There’s the unique historical dynamic. Normally, a significant championship fight is automatically slotted into the sport’s long and glorious legacy, with comparisons made back through the decades. This, by contrast, is a one-off, a novelty act, not quite as farcical as Muhammad Ali versus Antonio Inoki (though go back and look at that one – Inoki, in his own strange fashion, was certainly trying to win…), but insignificant when it comes to placing Mayweather’s career in a larger context. If he does indeed get the win to go 50-0, surpassing Rocky Marciano’s iconic record, most everyone will attach an asterisk.

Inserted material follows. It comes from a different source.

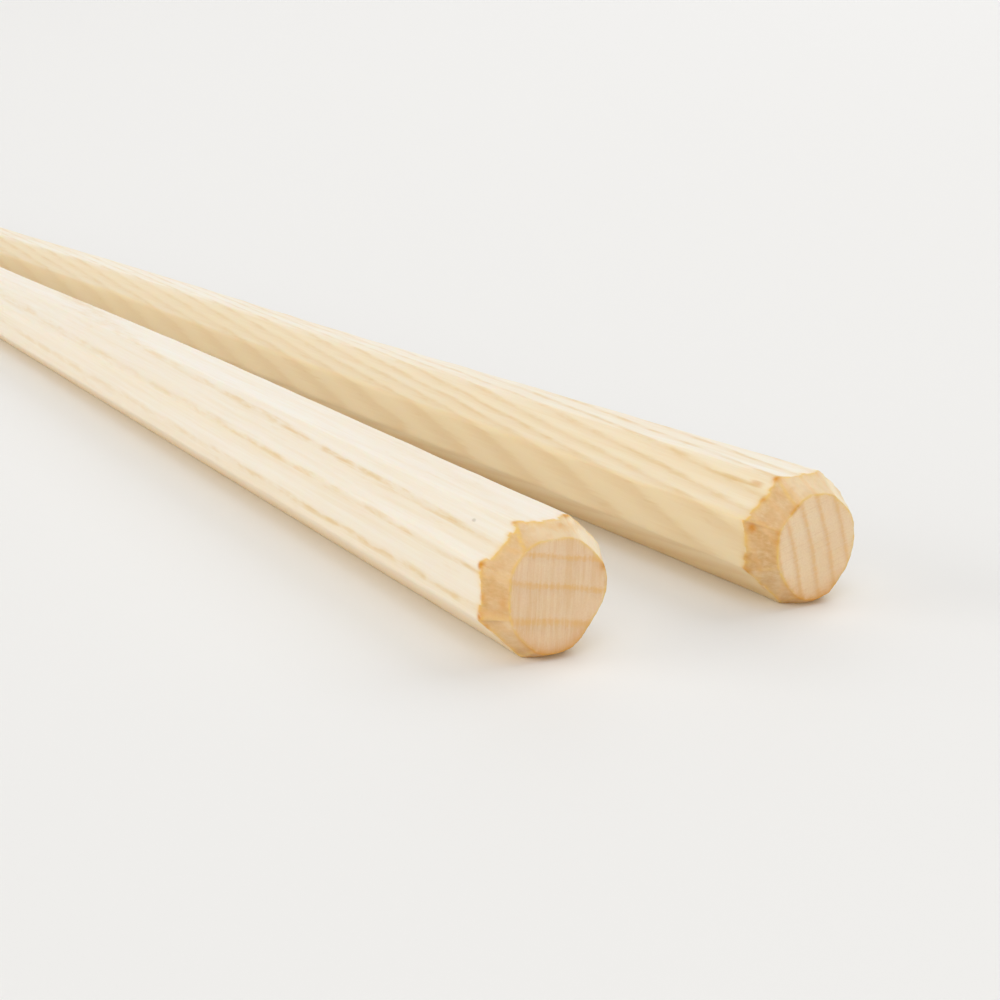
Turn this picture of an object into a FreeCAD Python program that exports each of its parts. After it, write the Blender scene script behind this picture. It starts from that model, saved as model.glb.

But there is a real sense that this is a battle between the establishment and the usurper (albeit on the establishment’s turf and terms), the manifestation of something that’s been simmering since the Fertitta brothers bought the UFC, cleaned it up, legitimized it, marketed it brilliantly, and stole an entire generation out from under the noses of boxing promoters.

You can like both and appreciate both, but for the most part combat sport has remained divided between those two solitudes. If McGregor could somehow beat a boxer who is regarded by purists as a master technician, as a defensive and tactical genius, you’d never hear the end of it.

That’s the dream of the MMA crowd, and that’s probably the dream of a whole lot of other people as well, given that Mayweather is without argument a great athlete but a terrible human being. But it’s a possibility that boxing fans have barely even considered, so confident are they in Mayweather’s abilities. If he could handle everyone put in front of him during a 21-year-professional career, if he could handle power punchers and skilled boxers, fighters naturally bigger than him, younger than him, how can someone as apparently crude as McGregor make him break a sweat? Even the most die-hard of MMA devotees would agree that their man is at a significant disadvantage, that he will be far outside of his comfort zone while facing a massive challenge on Saturday night.